Hef and Harvey

In the span of a month, the world has witnessed the death of Playboy Magazine founder, Hugh Hefner, and the remarkable fall of movie mogul Harvey Weinstein. While the two events aren’t connected, there has been a lot of dialog as of late about each man. One started the sexual revolution while the other took advantage of this so-called revolution for his own gratification, no matter what the cost to the women he objectified.

Hugh Hefner, Playboy Magazine founder, died September 27, 2017. By his own admission he thought sexual addiction was a myth, a “cop out,” and an excuse for adultery. Deniability is a great defense mechanism. The moment I heard he died, I visualized him being held accountable for his role in this corrupt pursuit. I imagined him as some sort of ghost supernaturally witnessing each and every husband who has confessed wrongdoing while their wives weep in agony at their betrayal. I imagined him observing countless young men who have stolen away his magazine in their youth only to become ensnared adult men so captivated by lust that they experience porn-induced erectile dysfunction. Does he now realize the gravity and depth that his magazine played in each and every addict’s story? I would like to believe that he now realizes his culpability. Whether Hefner believed it or not, Playboy Magazine was the gold-standard, flagship publication for each young man’s start toward their lustful past time. Denying the damage that he has caused men goes with the territory. After all, his magazine was worth $50 million. Sexually addicted men are collateral damage.

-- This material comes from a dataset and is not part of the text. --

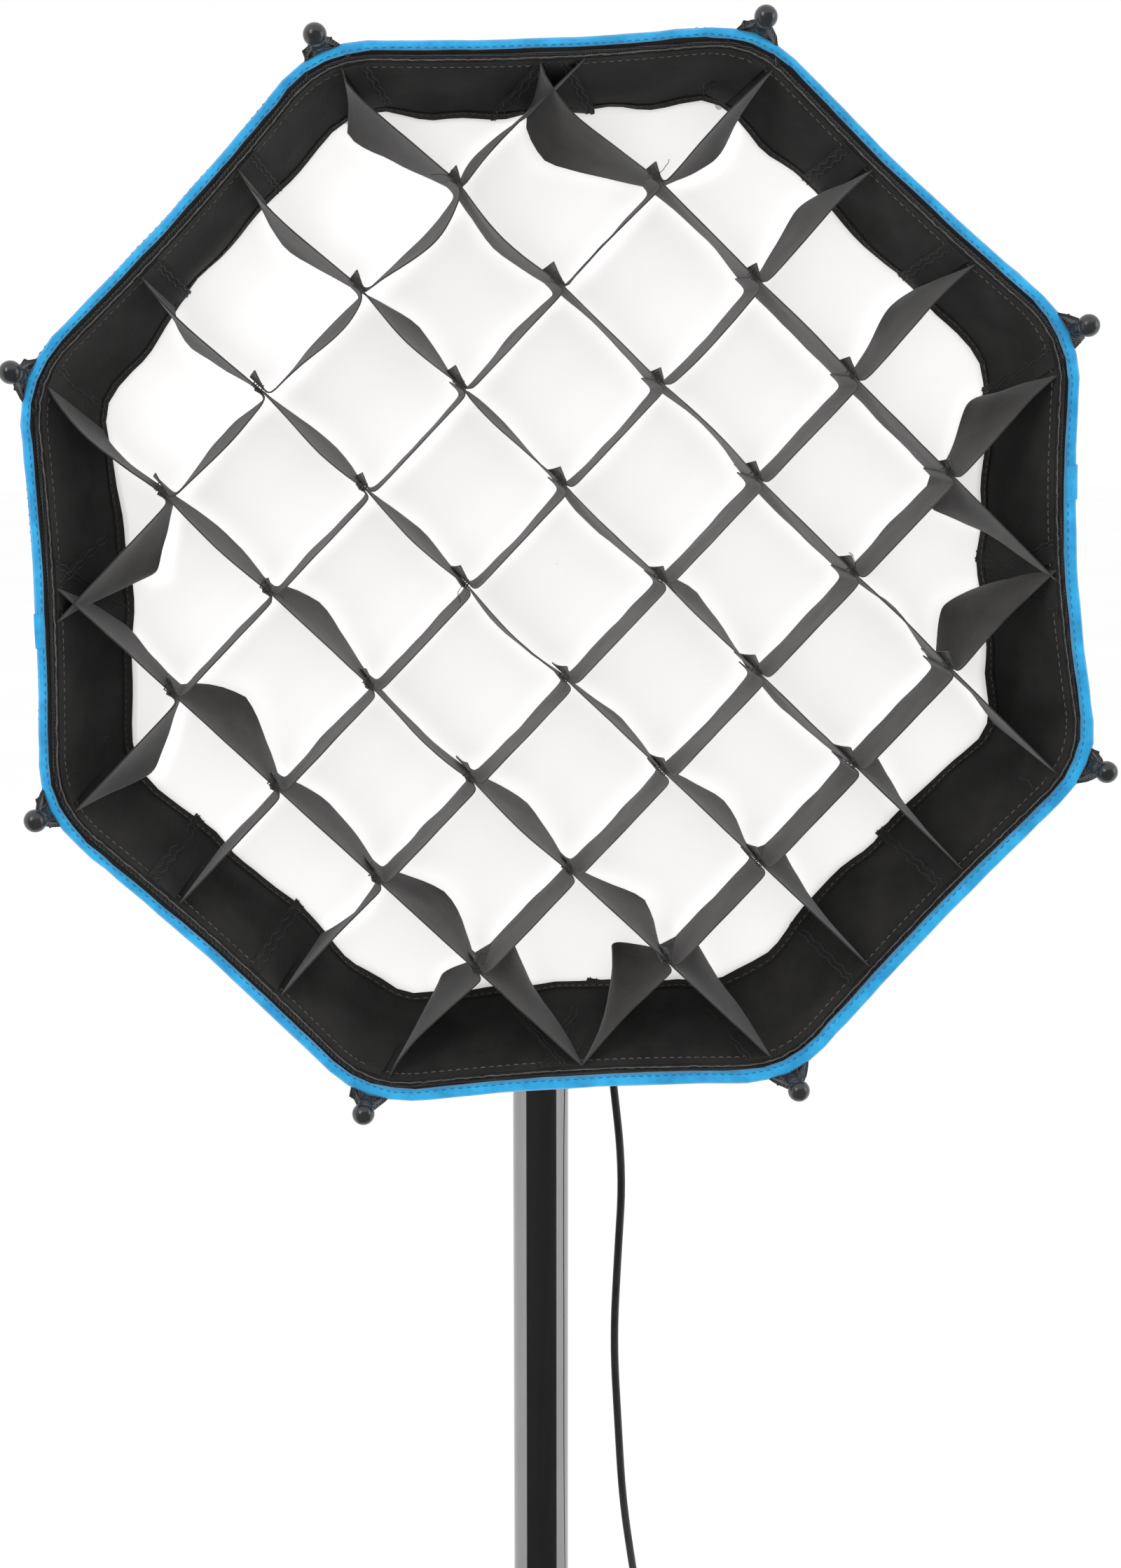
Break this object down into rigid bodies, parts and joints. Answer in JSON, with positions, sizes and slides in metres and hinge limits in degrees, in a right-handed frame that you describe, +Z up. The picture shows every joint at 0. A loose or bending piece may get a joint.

But the women……now that is another story. When you publish a magazine with images of nude women, you cannot ignore questions about whether you are a misogynist and deny your role in the culture you created for them thereafter. His answer was to state that he was liberating women, freeing them sexually, doing them a service. His skewed vision of “freeing” women via objectification created a culture and belief system in which men like Harvey Weinstein would later use to his benefit.

Hefner made his living and capitalized at the expense of women. He paid $500 for a nude image of Marilyn Monroe to put in his first magazine. The photo was taken at a time that she really needed money. She did not give him permission to publish her image and “liberate” her. He later paid $75,000 to purchase the crypt beside her so that he could be buried next to her. It saddens me that this woman will have to spend eternity beside a man who took advantage of her in life and capitalized upon her notoriety in death. Hefner created a culture in which objectifying women became the norm, acceptable. Make no mistake, he did not further advance women as intellectuals, as equal beings, as a gender to be respected. He made his money fostering an environment where women feel judged for their appearance, praised for their measurements, ogled for their breast size, and pressured to meet unattainable standards of comparison.

Enter Harvey Weinstein. And before him Bill O’Reilly. And before him Roger Ailes. And before him Bill Cosby. Honestly, the list goes on and on. This isn’t a new story. The fact is that as a society we don’t accept and admit that we have allowed and enabled the outright objectification of women. It occurred with the inception of Playboy Magazine and it continues with the graphic and violent depictions of women in pornography. We can disguise this objectification and call it “sexual liberation” or whatever euphemism works, but the truth is that as a culture we do not respect women. The momentum is changing. This one feels different. Perhaps it is just a start but a start nonetheless. Let’s take this movement and effect real change!